- Data shown
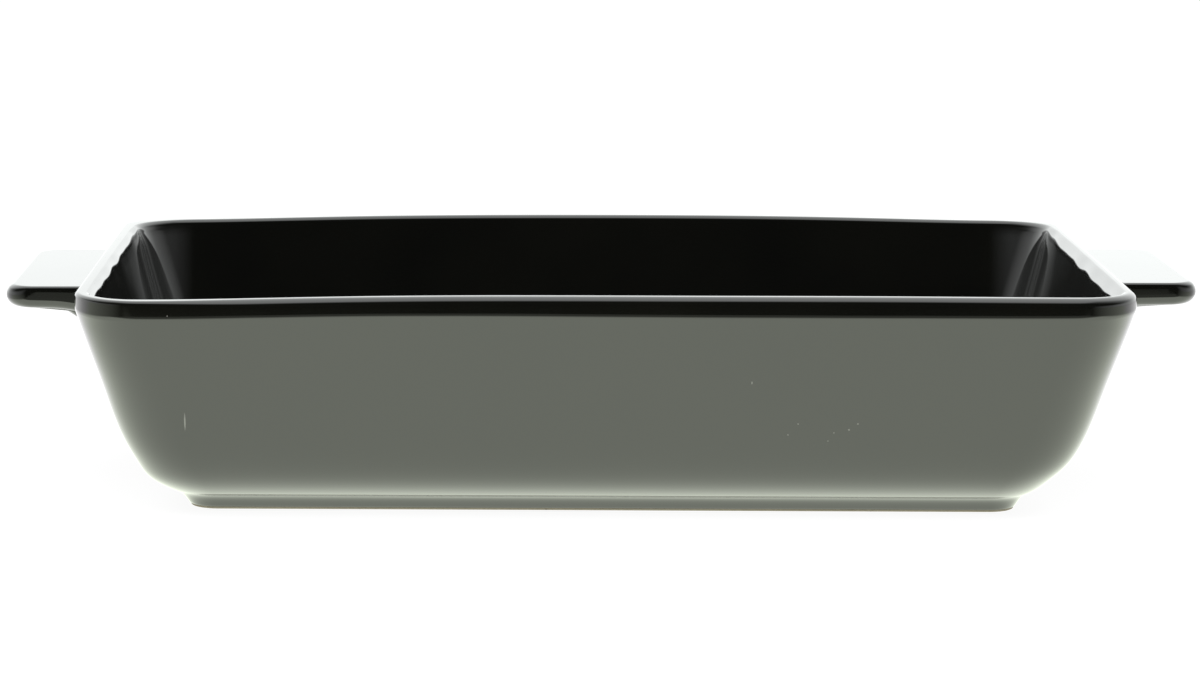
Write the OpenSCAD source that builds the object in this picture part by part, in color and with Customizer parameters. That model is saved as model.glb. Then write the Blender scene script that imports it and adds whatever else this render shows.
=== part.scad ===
// Rectangular oven dish of glazed stoneware, as fired. The walls lean outwards from a rounded heel to a
// thick rounded rim, the short ends carry flat ledge handles, and a low foot ring holds the base off the
// table. Millimetres, +Z up, long side along X, standing on Z = 0 and centred on the origin.

/* [Dish] */
// Length over the rim, without the handles
rim_l = 320; // [260:1:400]
// Width over the rim
rim_w = 205; // [160:1:280]
// Height from the table to the top of the rim
dish_h = 70; // [62:1:90]
// Plan radius of the outer corners at the rim
corner_r = 20; // [16:1:36]
// Plan radius of the inner corners just under the rim
inner_corner_r = 20; // [10:0.5:26]
// How much wider all corners get for each unit that the wall comes in
corner_share = 0.18; // [0:0.01:0.6]

/* [Wall and floor] */
// Lean of the outer wall from upright, in degrees
wall_lean = 15.9; // [8:0.1:22]
// Level thickness of the wall where it leaves the heel
wall_t = 6.8; // [5:0.1:9]
// Thickness of the floor
floor_t = 7; // [5:0.1:10]
// How far the heel draws in inside the dish
inner_heel_in = 18; // [8:0.1:26]

/* [Heel] */
// Height of the heel, from the crease over the foot to where the wall runs straight
heel_h = 33.3; // [26:0.1:38]
// How far the heel's curve under the ends would draw in, if it ran on until it lay level
heel_in = 20.9; // [14:0.1:26]
// Share of that curve's height that is there before the foot cuts it off
heel_cut_share = 0.933; // [0.86:0.001:0.96]
// Fullness of that curve: 2 is an ellipse, and more is squarer
heel_power = 2.5; // [1.8:0.1:3]
// How far the heel draws in under the long walls
side_heel_in = 10.2; // [6:0.1:14]
// How late it turns in there: 2 is an even curve, and more keeps the wall straight for longer
side_heel_power = 6.2; // [2:0.1:8]
// How much tighter the corners get for each unit that the end heel draws in
heel_corner_share = 0.83; // [0:0.01:1]

/* [Rim] */
// Thickness of the rim, seen from above
rim_t = 6.2; // [5.8:0.1:9]
// Height of the upright band that ends the wall
rim_h = 5.3; // [3.6:0.1:9]
// Radius of the rim's two top edges
rim_round = 2.8; // [1:0.1:3]

/* [Handles] */
// How far a handle stands out from the rim
handle_reach = 25.5; // [16:0.5:40]
// Width of a handle along the short side
handle_w = 92; // [60:1:110]
// Thickness of the ledge at its outer edge
handle_t = 6.8; // [5:0.1:9]
// Radius of the tight rounding above that edge
ledge_top_r = 1.3; // [0.6:0.1:2]
// Radius of the fuller rounding below it
ledge_low_r = 2.7; // [1:0.1:3]
// How far the top of the ledge lies above the lower edge of the rim's band
handle_over = 1.2; // [0.5:0.1:2.4]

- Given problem
Return every line of the material exactly.

- Solution for this task
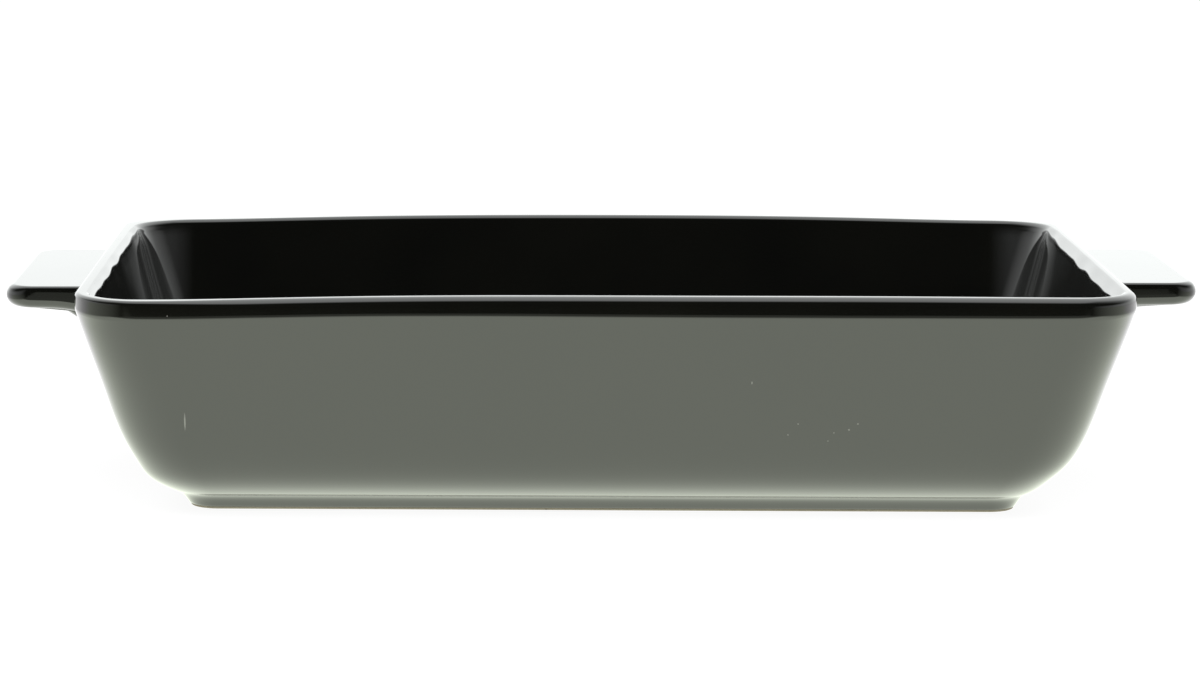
Write the OpenSCAD source that builds the object in this picture part by part, in color and with Customizer parameters. That model is saved as model.glb. Then write the Blender scene script that imports it and adds whatever else this render shows.
=== part.scad ===
// Rectangular oven dish of glazed stoneware, as fired. The walls lean outwards from a rounded heel to a
// thick rounded rim, the short ends carry flat ledge handles, and a low foot ring holds the base off the
// table. Millimetres, +Z up, long side along X, standing on Z = 0 and centred on the origin.

/* [Dish] */
// Length over the rim, without the handles
rim_l = 320; // [260:1:400]
// Width over the rim
rim_w = 205; // [160:1:280]
// Height from the table to the top of the rim
dish_h = 70; // [62:1:90]
// Plan radius of the outer corners at the rim
corner_r = 20; // [16:1:36]
// Plan radius of the inner corners just under the rim
inner_corner_r = 20; // [10:0.5:26]
// How much wider all corners get for each unit that the wall comes in
corner_share = 0.18; // [0:0.01:0.6]

/* [Wall and floor] */
// Lean of the outer wall from upright, in degrees
wall_lean = 15.9; // [8:0.1:22]
// Level thickness of the wall where it leaves the heel
wall_t = 6.8; // [5:0.1:9]
// Thickness of the floor
floor_t = 7; // [5:0.1:10]
// How far the heel draws in inside the dish
inner_heel_in = 18; // [8:0.1:26]

/* [Heel] */
// Height of the heel, from the crease over the foot to where the wall runs straight
heel_h = 33.3; // [26:0.1:38]
// How far the heel's curve under the ends would draw in, if it ran on until it lay level
heel_in = 20.9; // [14:0.1:26]
// Share of that curve's height that is there before the foot cuts it off
heel_cut_share = 0.933; // [0.86:0.001:0.96]
// Fullness of that curve: 2 is an ellipse, and more is squarer
heel_power = 2.5; // [1.8:0.1:3]
// How far the heel draws in under the long walls
side_heel_in = 10.2; // [6:0.1:14]
// How late it turns in there: 2 is an even curve, and more keeps the wall straight for longer
side_heel_power = 6.2; // [2:0.1:8]
// How much tighter the corners get for each unit that the end heel draws in
heel_corner_share = 0.83; // [0:0.01:1]

/* [Rim] */
// Thickness of the rim, seen from above
rim_t = 6.2; // [5.8:0.1:9]
// Height of the upright band that ends the wall
rim_h = 5.3; // [3.6:0.1:9]
// Radius of the rim's two top edges
rim_round = 2.8; // [1:0.1:3]

/* [Handles] */
// How far a handle stands out from the rim
handle_reach = 25.5; // [16:0.5:40]
// Width of a handle along the short side
handle_w = 92; // [60:1:110]
// Thickness of the ledge at its outer edge
handle_t = 6.8; // [5:0.1:9]
// Radius of the tight rounding above that edge
ledge_top_r = 1.3; // [0.6:0.1:2]
// Radius of the fuller rounding below it
ledge_low_r = 2.7; // [1:0.1:3]
// How far the top of the ledge lies above the lower edge of the rim's band
handle_over = 1.2; // [0.5:0.1:2.4]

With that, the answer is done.